There’s also the hugely popular China-controlled app TikTok, which saw a surge in anti-Semitism and anti-Israel censorship serious enough to draw the attention of members of Congress last year—though its data harvesting remains the point of greatest concern to the U.S.

The second prong is fueling the pro-Hamas movement that has roiled US politics over the past year. In May, Rep. Rashida Tlaib headlined a conference in Detroit affiliated with the Popular Front for the Liberation of Palestine, a designated terrorist group. The conference’s web domain was owned by the People’s Forum, an arm of Marxist millionaire Neville Roy Singham’s sprawling CCP propaganda empire. Singham is married to Code Pink founder Jodie Evans. When the New York Times reported on the power couple’s ties to China last year, it noted that “Few on the American political left would discuss the couple publicly, fearing lawsuits or harassment. Others said that criticism would undermine progressive causes.”

The director of the People’s Forum made a furious anti-American speech at the same PFLP-aligned conference. The People’s Forum has also helped organize and publicize pro-Palestinian street protests and walkouts since Oct. 7. In just the first five weeks after the Hamas attacks, the Free Press reported in November 2023, the People’s Forum “co-organized at least four protests… One rally, in Times Square, happened on October 8 before Israel had even counted its dead.”

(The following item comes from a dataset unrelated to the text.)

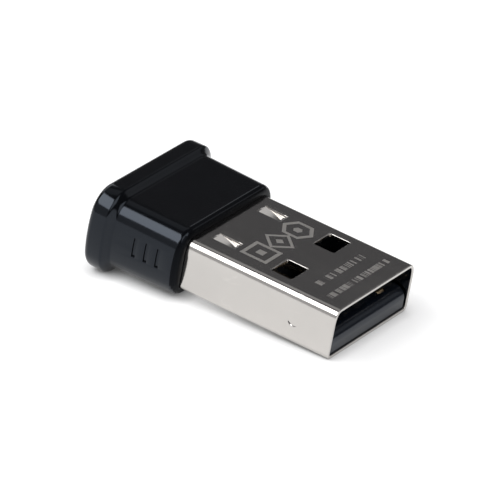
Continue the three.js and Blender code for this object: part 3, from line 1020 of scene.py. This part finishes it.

The third prong is a bit more sophisticated, and suggests the CCP propaganda machine is evolving. Last week, the Washington Post reported that China is “using fake accounts on social media to spread divisive and sometimes explicitly antisemitic claims and conspiracy theories about politicians,” focusing its attention on critics of the CCP, such as Rep. Barry Moore and Sen. Marco Rubio.

One such tweet, part of the Chinese influence operation known as Spamouflage: “What made Barry Moore win? It was the bloody Jewish consortium! Just because he supported the evil Israel.”

Such tweets are reminiscent of the wackier anti-Hillary Clinton ads that Russian trolls spread on Facebook in 2016. One showed a devil-horned Clinton boxing against Jesus, with the tagline: “ ‘Like’ if you want Jesus to win!”

Tweets about “the bloody Jewish consortium”—great name for Borough Park-based punk rock band, by the way—don’t have the reach that the CCP would hope for. As the Post explains, “Posts on X from the Spamouflage network grew from less than 60,000 views per week late last year to 300,000 views per week — an increase of five times, according to The Post analysis. By contrast, [Elon] Musk’s interview with Republican presidential nominee Donald Trump in August got 275 million views, and many posts on the platform routinely get more views and engagement than the Spamouflage posts.”

The larger concern would be the amount of effort and resources the CCP is putting into fanning the flames of anti-Semitic propaganda. China has by far the world’s largest share of social media users—about 1 billion. And its economic power makes it a far different caliber of foe than Russia or Iran, which both pose immediate security threats to the West but have no instrument of soft power that can match TikTok’s billion global users.

State sponsored anti-Semitism out of China has the potential to supercharge the current crisis. Considering the staying power of Soviet anti-Zionism, China may leave an unprecedented multi-generational legacy of Jew-hatred in the world.